(Scripts that build objects)
= = = =

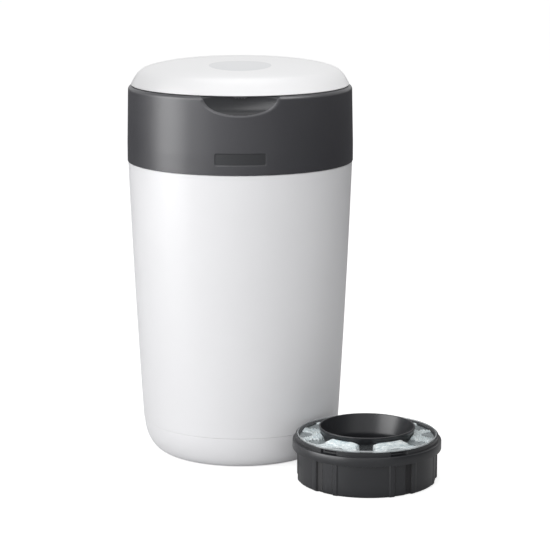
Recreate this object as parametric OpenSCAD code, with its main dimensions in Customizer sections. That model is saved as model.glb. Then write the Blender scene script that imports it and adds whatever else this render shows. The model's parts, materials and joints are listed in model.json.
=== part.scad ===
// Nappy bin with a hinged head, a domed lid, a twisting film cassette and a spare cassette.
// Millimetres, Z up, front towards -Y, origin at the centre of the tub's underside.

/* [Tub] */
// Height of the tub, from the floor to its rim
tub_h = 321.8; // [260:0.1:380]
// Radius of the tub at its rim
tub_r = 121.7; // [112:0.1:135]
// Radius of the tub just above the crease near its base
crease_r = 108; // [98:0.5:111]
// Height of the crease above the floor
crease_z = 36; // [26:1:50]
// Depth of the step at the crease
crease_step = 0.8; // [0.3:0.1:2]
// Radius of the flat underside
base_flat_r = 83; // [70:1:92]
// Outward bow of the wall between crease and rim
tub_bow = 0.85; // [0:0.05:2]
// Wall thickness of the tub
tub_wall = 2.4; // [1.6:0.1:3.2]
// Thickness of the tub's floor
floor_t = 3.6; // [3:0.1:6]
// Depth of the inward bead that stiffens the rim
rim_bead = 5.4; // [3:0.1:6]

/* [Head] */
// Height of the dark head band
band_h = 81.5; // [74:0.5:100]
// How far the band stands out past the tub's rim
band_overhang = 0.8; // [0.3:0.1:2]
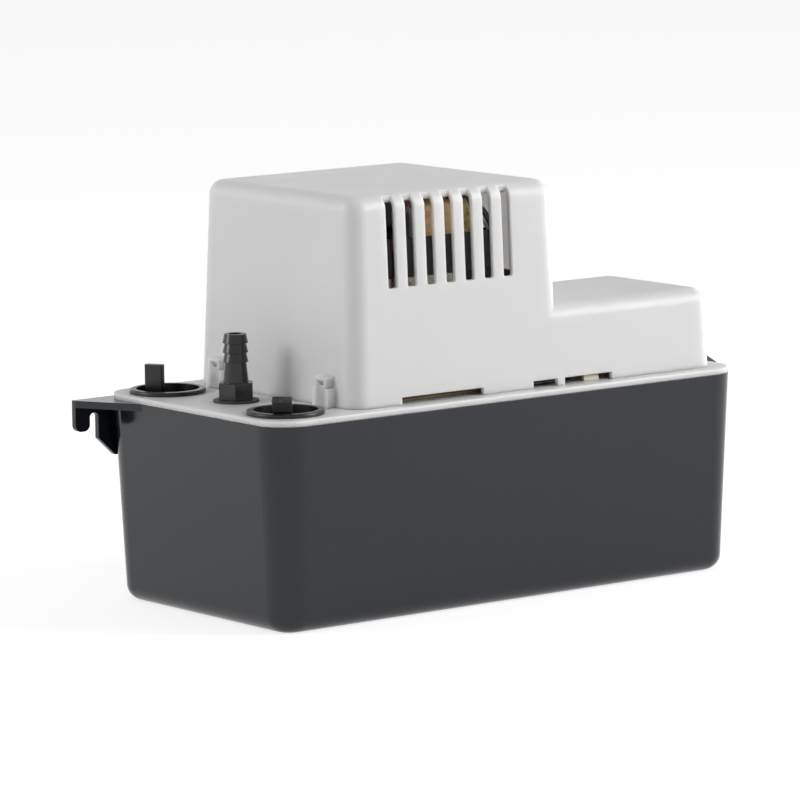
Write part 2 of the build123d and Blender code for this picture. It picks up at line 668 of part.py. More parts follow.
# ================================================================ inlet plugs
def inlet_plug(side, foot_angle, face_angle, lean):
    """A cup that closes an inlet, with a pull tab on its floor that faces and leans one way."""
    axis = (plug_x, side * plug_side)
    cup_radius = INLET_BORE / 2 - SLIP_GAP
    cup_bottom = deck_top - PLUG_DEPTH
    with BuildPart() as plug:
        with BuildSketch(Plane.XY.offset(cup_bottom)):
            with Locations(axis):
                Circle(cup_radius)
        extrude(amount=PLUG_DEPTH)
        with BuildSketch(Plane.XY.offset(deck_top)):
            with Locations(axis):
                Circle(PLUG_RING / 2)
        extrude(amount=PLUG_RING_HEIGHT)
        fillet(plug.edges().group_by(Axis.Z)[-1], PLUG_RING_HEIGHT * PLUG_RING_ROUND)
        with BuildSketch(Plane.XY.offset(cup_bottom + PLUG_FLOOR)):
            with Locations(axis):
                Circle(cup_radius - PLUG_WALL)
        with BuildSketch(Plane.XY.offset(deck_top + PLUG_RING_HEIGHT)):
            with Locations(axis):
                Circle(PLUG_MOUTH / 2)
        loft(mode=Mode.SUBTRACT)
        foot = radians(foot_angle)
        face = radians(face_angle)
        tip = radians(lean)
        tab_plane = Plane(
            origin=(
                axis[0] + PLUG_TAB_OFFSET * cos(foot),
                axis[1] + PLUG_TAB_OFFSET * sin(foot),
                cup_bottom + PLUG_FLOOR / 2,
            ),
            x_dir=(cos(tip) * cos(face), cos(tip) * sin(face), -sin(tip)),
            z_dir=(sin(tip) * cos(face), sin(tip) * sin(face), cos(tip)),
        )
        with BuildSketch(tab_plane):
            RectangleRounded(PLUG_TAB_THICK, PLUG_TAB_WIDTH, PLUG_TAB_ROUND)
        extrude(amount=PLUG_TAB_LENGTH + PLUG_FLOOR / 2)
    return plug


inlet_plug_back = inlet_plug(1, BACK_TAB_FOOT, BACK_TAB_FACE, 0)
finish(inlet_plug_back, "inlet_plug_back")
inlet_plug_front = inlet_plug(-1, FRONT_TAB_FOOT, FRONT_TAB_FACE, PLUG_TAB_LEAN)
finish(inlet_plug_front, "inlet_plug_front")


# ================================================================ discharge
hex_bottom = deck_top + WASHER_THICK
hex_top = hex_bottom + HEX_HEIGHT
barb_top = hex_top + BARB_LENGTH
shank_bottom = hex_bottom - SHANK_LENGTH
discharge_axis = Axis((discharge_x, 0, 0), (0, 0, 1))

with BuildPart() as discharge_fitting:
    with BuildSketch(Plane.XY.offset(hex_bottom)):
        with Locations((discharge_x, 0)):
            RegularPolygon(HEX_FLATS / 2, 6, major_radius=False, rotation=HEX_TURN)
    extrude(amount=HEX_HEIGHT)
    chamfer(discharge_fitting.edges().group_by(Axis.Z)[-1], HEX_CHAMFER)
    with BuildSketch(Plane.XZ):
        with BuildLine():
            shank_x = discharge_x + SHANK_DIAMETER / 2
            crest_x = discharge_x + BARB_CREST / 2
            neck_x = discharge_x + BARB_NECK / 2
            stem = [(discharge_x, shank_bottom), (shank_x, shank_bottom)]
            stem += [(shank_x, hex_bottom + SHANK_BITE), (crest_x, hex_bottom + SHANK_BITE)]
            stem += [(crest_x, hex_top)]
            for crest in range(BARB_COUNT):
                crest_z = hex_top + BARB_STEM + crest * BARB_PITCH
                stem += [(neck_x, crest_z), (crest_x, crest_z)]
            stem += [(discharge_x + BARB_TIP / 2, barb_top), (discharge_x, barb_top)]
            Polyline(*stem, close=True)
        make_face()
    revolve(axis=discharge_axis)
    with BuildSketch(Plane.XY.offset(shank_bottom)):
        with Locations((discharge_x, 0)):
            Circle(BARB_BORE / 2)
    extrude(amount=barb_top - shank_bottom, mode=Mode.SUBTRACT)
finish(discharge_fitting, "discharge_fitting")

with BuildPart() as fitting_washer:
    with BuildSketch(Plane.XY.offset(deck_top)):
        with Locations((discharge_x, 0)):
            Circle(WASHER_DIAMETER / 2)
            Circle(SHANK_DIAMETER / 2 + SLIP_GAP, mode=Mode.SUBTRACT)
    extrude(amount=WASHER_THICK)
finish(fitting_washer, "fitting_washer")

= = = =

#### Exercise directions:
Identify each line of the material where the word "this" shows up, and copy it.

#### The response:
Recreate this object as parametric OpenSCAD code, with its main dimensions in Customizer sections. That model is saved as model.glb. Then write the Blender scene script that imports it and adds whatever else this render shows. The model's parts, materials and joints are listed in model.json.
Write part 2 of the build123d and Blender code for this picture. It picks up at line 668 of part.py. More parts follow.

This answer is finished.